Die leitende Oberstaatsanwältin Birgit Cirullies nahm auch den BVB in die Pflicht und kritisierte den Verein für mangelnde Achtsamkeit im Umgang mit Pyrotechnik. "Diese Pyrotechnik-Arsenale waren nicht so klein, dass man sie in Körperhöhlen verstecken konnte", sagte sie und machte einen Vorschlag: "Dann müssen die Fans sich auch mal vier Stunden vorher kontrollieren lassen. Der Verein muss sich da nach Kräften bemühen und zum Beispiel ein weiteres Tor einrichten, damit die Fans besser getrennt werden können. Wir haben das in einer Sicherheitskonferenz erörtert. Das ist nicht umgesetzt worden, warum hat sich mir nicht erschlossen."

Der Organisationschef des Vereins, Christian Hockenjos, erwiderte, dass keine unrealistischen Forderungen aufgestellt werden dürften. Das Baurecht in einigen Fällen gegen weitere Veränderungen am Stadion sprechen.

Wie die Polizei am Mittwoch mitteilte, hatten bereits vor Spielanpfiff Gästefans auf dem Dortmunder Friedensplatz Pyrotechnik abgebrannt. Im Stadion zündeten Personen im Fanblock des türkischen Meisters erneut Pyrotechnik und warfen herausgerissene Sitzschalen in Richtung der Heimfans.

Leuchtraketen auf dem Rasen

Als immer wieder Böller in die Luft flogen, unterbrach der tschechische Schiedsrichter Pavel Kralovec die Partie erstmals für drei Minuten, später sah er sich erneut zu dieser Maßnahme gezwungen, weil Leuchtraketen auf den Platz flogen. "In dem Moment, wo Shinji die Ecke schlägt, kamen einige Dinge runter.

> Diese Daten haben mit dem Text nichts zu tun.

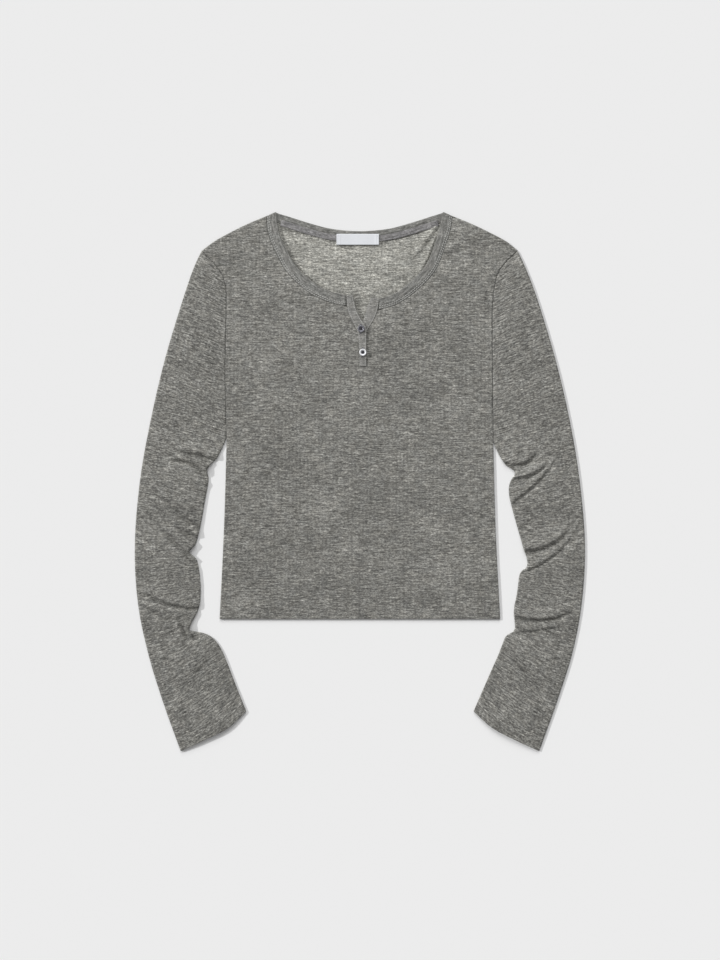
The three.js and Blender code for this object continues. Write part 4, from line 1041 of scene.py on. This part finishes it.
def resin(name, rim, well, centre):
    """Polished resin with soft clouds in it, its sunk middle darkened below the rim's colour with painted
    shade.
    """
    material = bpy.data.materials.new(name)
    material.use_nodes = True
    tree = material.node_tree
    skin = tree.nodes["Principled BSDF"]
    place = tree.nodes.new("ShaderNodeTexCoord")
    level = tree.nodes.new("ShaderNodeVectorMath")
    level.operation = "MULTIPLY"
    level.inputs[1].default_value = (1, 1, 0)
    outward = tree.nodes.new("ShaderNodeVectorMath")
    outward.operation = "DISTANCE"
    outward.inputs[1].default_value = (centre[0] * MM, centre[1] * MM, 0)
    ramp = tree.nodes.new("ShaderNodeMapRange")
    ramp.inputs["From Min"].default_value = 2.0 * MM
    ramp.inputs["From Max"].default_value = 2.9 * MM
    clouds = tree.nodes.new("ShaderNodeTexNoise")
    clouds.inputs["Scale"].default_value = 1 / (3 * MM)
    cloudy = tree.nodes.new("ShaderNodeMix")
    cloudy.data_type = "RGBA"
    cloudy.inputs["A"].default_value = (*tone(*(c * 0.93 for c in rim)), 1)
    cloudy.inputs["B"].default_value = (*tone(*rim), 1)
    both = tree.nodes.new("ShaderNodeMix")
    both.data_type = "RGBA"
    both.inputs["A"].default_value = (*tone(*well), 1)
    tree.links.new(place.outputs["Object"], level.inputs[0])
    tree.links.new(place.outputs["Object"], clouds.inputs["Vector"])
    tree.links.new(level.outputs["Vector"], outward.inputs[0])
    tree.links.new(outward.outputs["Value"], ramp.inputs["Value"])
    tree.links.new(clouds.outputs["Fac"], cloudy.inputs["Factor"])
    tree.links.new(ramp.outputs["Result"], both.inputs["Factor"])
    tree.links.new(cloudy.outputs["Result"], both.inputs["B"])
    tree.links.new(both.outputs["Result"], skin.inputs["Base Color"])
    skin.inputs["Roughness"].default_value = 0.22
    skin.inputs["Coat Weight"].default_value = 0.4
    return material


def turned_disc(radius, height, seat):
    """A lathe-turned button about the origin, pierced by its four holes."""
    middle = BUTTON["middle"] * radius
    outline = [
        (middle, 0.0), (0.72 * radius, 0.0), (0.88 * radius, 0.12), (0.96 * radius, 0.36),
        (radius, 0.62), (0.98 * radius, 0.82), (0.92 * radius, 0.95), (0.84 * radius, 1.0),
        (0.76 * radius, 0.96), (0.68 * radius, 0.82), (0.61 * radius, 0.70), (middle, BUTTON["well"]),
    ]
    mesh = bmesh.new()
    points = [mesh.verts.new((r * MM, 0, (seat + h * height) * MM)) for r, h in outline]
    edges = [mesh.edges.new(pair) for pair in zip(points, points[1:])]
    bmesh.ops.spin(mesh, geom=points + edges, cent=(0, 0, 0), axis=(0, 0, 1), angle=2 * math.pi,
                   steps=40, use_merge=True)
    bmesh.ops.remove_doubles(mesh, verts=mesh.verts, dist=1e-6)
    holes = {}
    aside = BUTTON["spread"] * MM * BUTTON["corner"]
    for share in (0.0, BUTTON["well"]):
        z = (seat + share * height) * MM
        rim = [e for e in mesh.edges if e.is_boundary and abs(e.verts[0].co.z - z) < 1e-6]
        circles = []
        for sx, sy in ((1, 1), (-1, 1), (-1, -1), (1, -1)):
            spot = Matrix.Translation((sx * aside, sy * aside, z))
            made = bmesh.ops.create_circle(
                mesh, cap_ends=False, segments=14, radius=BUTTON["hole"] * MM, matrix=spot)
            circles.append(list({e for v in made["verts"] for e in v.link_edges}))
        bmesh.ops.triangle_fill(mesh, edges=rim + sum(circles, []), use_beauty=True, use_dissolve=False)
        holes[share] = circles
    for low, high in zip(holes[0.0], holes[BUTTON["well"]]):
        bmesh.ops.bridge_loops(mesh, edges=low + high)
    bmesh.ops.recalc_face_normals(mesh, faces=mesh.faces)
    return mesh


button_seams = bmesh.new()
worked_edges = bmesh.new()
for name, look in BUTTONS.items():
    radius, height = BUTTON["width"] / 2, BUTTON["height"]
    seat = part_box(name)[0].z / MM
    centre = np.array((look["x"], look["y"]))
    disc = turned_disc(radius, height, seat)
    bmesh.ops.translate(disc, verts=disc.verts, vec=(look["x"] * MM, look["y"] * MM, 0))
    horn = resin(name + "_resin", look["rim"], look["well"], centre)
    made = piece(name + "_disc", disc, [horn])
    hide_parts(name)

    reach = BUTTON["spread"] * BUTTON["corner"]
    face = seat + BUTTON["well"] * height
    for sx, sy in ((1, 1), (-1, 1)):
        arch = [(centre[0] + sx * reach * t, centre[1] + sy * reach * t, face + 0.42 - 0.7 * t**4)
                for t in np.linspace(-1.1, 1.1, 9)]
        sew_row(button_seams, arch, 0.55, 0.9, 0.5)

    half, wide = BUTTONHOLE["half"], BUTTONHOLE["wide"]
    turns = np.linspace(0, 2 * np.pi, 49)
    hole = np.column_stack([
        look["x"] + look["lean"] + wide * np.cos(turns),
        look["y"] + np.sign(np.sin(turns)) * (half - wide) + wide * np.sin(turns)])
    inland = np.full(len(hole), 4.0)
    edge_rows = np.column_stack([hole, top_level(hole, inland) + 0.02])
    sew_row(worked_edges, edge_rows, 0.55, 1.5, 0.5, turned=True)
button_thread = thread_skin("button_thread", (45, 42, 50))
piece("button_stitches", button_seams, [button_thread])
buttonhole_thread = thread_skin("buttonhole_thread", (116, 116, 122))
piece("buttonhole_stitches", worked_edges, [buttonhole_thread])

Da bekommt man natürlich Angst, denn es kann ja jeden treffen", schilderte Dortmunds Marco Reus die Szene gegenüber Sky.

"Es war eine permanente Provokation"

Es waren unschöne Bilder, das Spiel stand kurz vor dem Abbruch. Da die Fans nicht zum ersten Mal auffällig wurden, dürfte nun auf Galatasaray eine drakonische Strafe durch die Uefa warten. Dortmunds Sportdirektor Michael Zorc ereiferte sich angesichts solcher Vorkommnisse: "Es war eine permanente Provokation der Galatasaray-Fans. Sie haben bei einer Ecke von uns in der zweiten Halbzeit Böller geworfen und in den Block unserer Fans Pyrotechnik geschmissen." Auch Trainer Jürgen Klopp hat die Ausschreitungen im Anschluss verurteilt. "Ein schlimmes Bild. Ich kann leider nicht sagen, dass uns so etwas noch nie passiert ist - wir waren auch schon mal verantwortlich für ein paar nicht so schöne Szenen. Aber das heute wirft einen Schatten auf ein fantastisches Spiel von uns. Das war pure Provokation", sagte er.

Empfindliche Strafen drohen

Die Gäste müssen nunmehr mit empfindlichen Strafen durch die Uefa rechnen. Nach dem Spiel wurden die Personalien aller Fans im Gästeblock vermerkt. Die Polizei nahm außerdem erste Täter fest. Gegen sie wird wegen versuchten Totschlags, Landfriedensbruchs und Verstößen gegen das Sprengstoffgesetz ermittelt. Nahe dem Stadion verhinderten die Beamten anschließend einen geplanten Angriff von BVB-Anhängern auf die Galatasaray-Fankurve.